The first scene, set in Iraq, is gruesome and riveting and expands the range of Peirce. Who knew that she could direct action sequences as well as the incisive human drama she handled so well in her debut? But like many films that begin with a violent memorable confrontation (take Saving Private Ryan for another example) the immediately successive sequences can feel rote in comparison. The soldiers return to a homecoming celebration, some are on leave and some like Brandon and Steve are getting out for good, and are warned of a series of things they mustn’t do while on leave, such as getting DUIs, beating up civilians. If you’ve seen more than a few movies in your life, you can guess what they immediately do in the next sequence.

The film doesn’t waste any time letting you know that their tours under fire have wrecked these men. They’re violent, confused, often drunk and have difficulties adjusting to civilian life. The main drama of the film emerges from the stop-loss clause, commonly referred to now as the ‘backdoor draft’ in which volunteer members of the armed forces (essentially all of them) can be pulled back into duty without their consent because of an ongoing war. Brandon, ready to hang up his gun, doesn’t take well to the news and goes AWOL.

Stop-Loss sometimes feels directionless as its narrative zigzags between unravelling soldiers, none of them making smart life choices and all of them trapped by terrible circumstances and personal demons.
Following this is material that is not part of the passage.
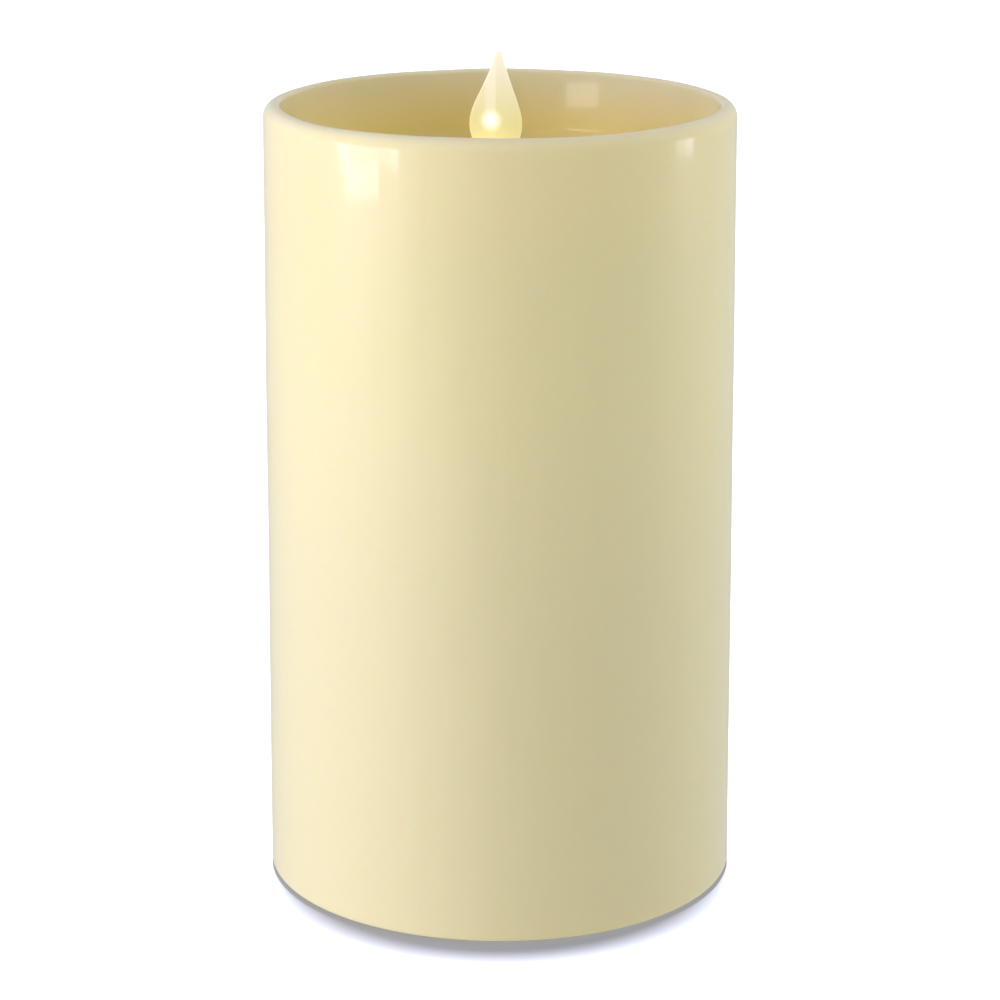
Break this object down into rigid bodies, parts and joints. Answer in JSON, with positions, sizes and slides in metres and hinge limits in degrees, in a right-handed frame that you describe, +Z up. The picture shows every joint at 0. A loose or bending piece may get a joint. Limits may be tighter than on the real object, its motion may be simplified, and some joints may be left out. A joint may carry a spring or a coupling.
{
  "type": "flameless led candle",
  "caption": "Ivory wax pillar candle without a flame: a translucent flame-shaped leaf swings in a deep recess, lit from below by a lamp, over a battery base with a hinged door.",
  "frame": {"origin": "on the surface the candle stands on, under the middle of the pillar", "axes": "+Z up along the pillar, -Y towards the front that the flame's broad face looks to, +X to the right seen from the front"},
  "size_m": [0.102, 0.102, 0.1804],
  "materials": {
    "wax": "satin, translucent ivory wax",
    "leaf": "translucent, frosted",
    "cream_plastic": "fine matt",
    "case_plastic": "matt",
    "black_plastic": "matt",
    "lens": "clear, water-white",
    "board": "solder-masked",
    "rubber": "matt",
    "steel": "bright zinc",
    "spring_steel": "nickel-plated",
    "magnet": "nickel-plated",
    "copper": "enamelled copper wire",
    "cell": "printed sleeve without marks",
    "red_lead": "vinyl insulation",
    "black_lead": "vinyl insulation",
    "yellow_lead": "vinyl insulation"
  },
  "bodies": {
    "candle": {"wax_shell": "wax", "base_housing": "cream_plastic", "foot_1": "rubber", "foot_2": "rubber", "foot_3": "rubber", "foot_4": "rubber", "battery_1": "cell", "battery_2": "cell", "contact_positive": "spring_steel", "contact_negative": "spring_steel", "contact_link": "spring_steel", "spring_negative": "spring_steel", "spring_link": "spring_steel", "switch_case": "steel", "switch_pins": "steel", "switch_screws": "steel", "support_column": "case_plastic", "column_screws": "steel", "module_case_left": "case_plastic", "module_case_right": "case_plastic", "module_screws": "steel", "case_screws": "steel", "flame_cap": "cream_plastic", "pivot_wire": "steel", "coil_bobbin": "black_plastic", "coil_winding": "copper", "circuit_board": "board", "controller_chip": "black_plastic", "capacitor": "black_plastic", "resistors": "black_plastic", "led_lamp": "lens", "led_holder": "black_plastic", "led_legs": "steel", "lead_negative": "black_lead", "lead_positive": "red_lead", "lead_switched": "yellow_lead"},
    "flame": {"flame_leaf": "leaf", "pendulum_magnet": "magnet"},
    "door": {"battery_door": "cream_plastic"},
    "switch_slider": {"switch_knob": "black_plastic"}
  },
  "joints": [
    {"name": "flame_sway", "type": "hinge", "parent": "candle", "child": "flame", "pos_m": [0, 0, 0.139], "axis": [0, 1, 0], "range_deg": [-15, 15]},
    {"name": "door_hinge", "type": "hinge", "parent": "candle", "child": "door", "pos_m": [0, 0.0334, 0.0033], "axis": [1, 0, 0], "range_deg": [0, 95]},
    {"name": "switch_slide", "type": "slide", "parent": "candle", "child": "switch_slider", "axis": [0, 1, 0], "range_m": [0, 0.008]}
  ]
}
Ryan Phillipe is often criticized as an actor for his lack of fire onscreen but a nondistinct fuzzy character here hampers him. But whatever its flaws, Stop-Loss seems to come by them honestly. If the soldiers sometimes act like clichés, well aren’t their problems typical? If these men sometimes seem maddeningly dense about the war they’re in, or lacking in critical thinking skills when it comes to the politics that got them there, if they seem lost as to how to get out now that they’re in… well, it’s not hard to make the argument that that’s a rather honest snapshot of what everyday Americans are going through, too. Stop-Loss is frustrating at times, fuzzy when you want it to be precise and the ending is unsatisfying but then… this story is still in progress. This soldier's tale is an intermittently moving snapshot of Americans who are only just beginning to wake up. They’re still in a fog but they don’t like what they’re just beginning to see.

Is Stop-Loss a good film? If it ain’t, it’ll do till the masterpieces get here.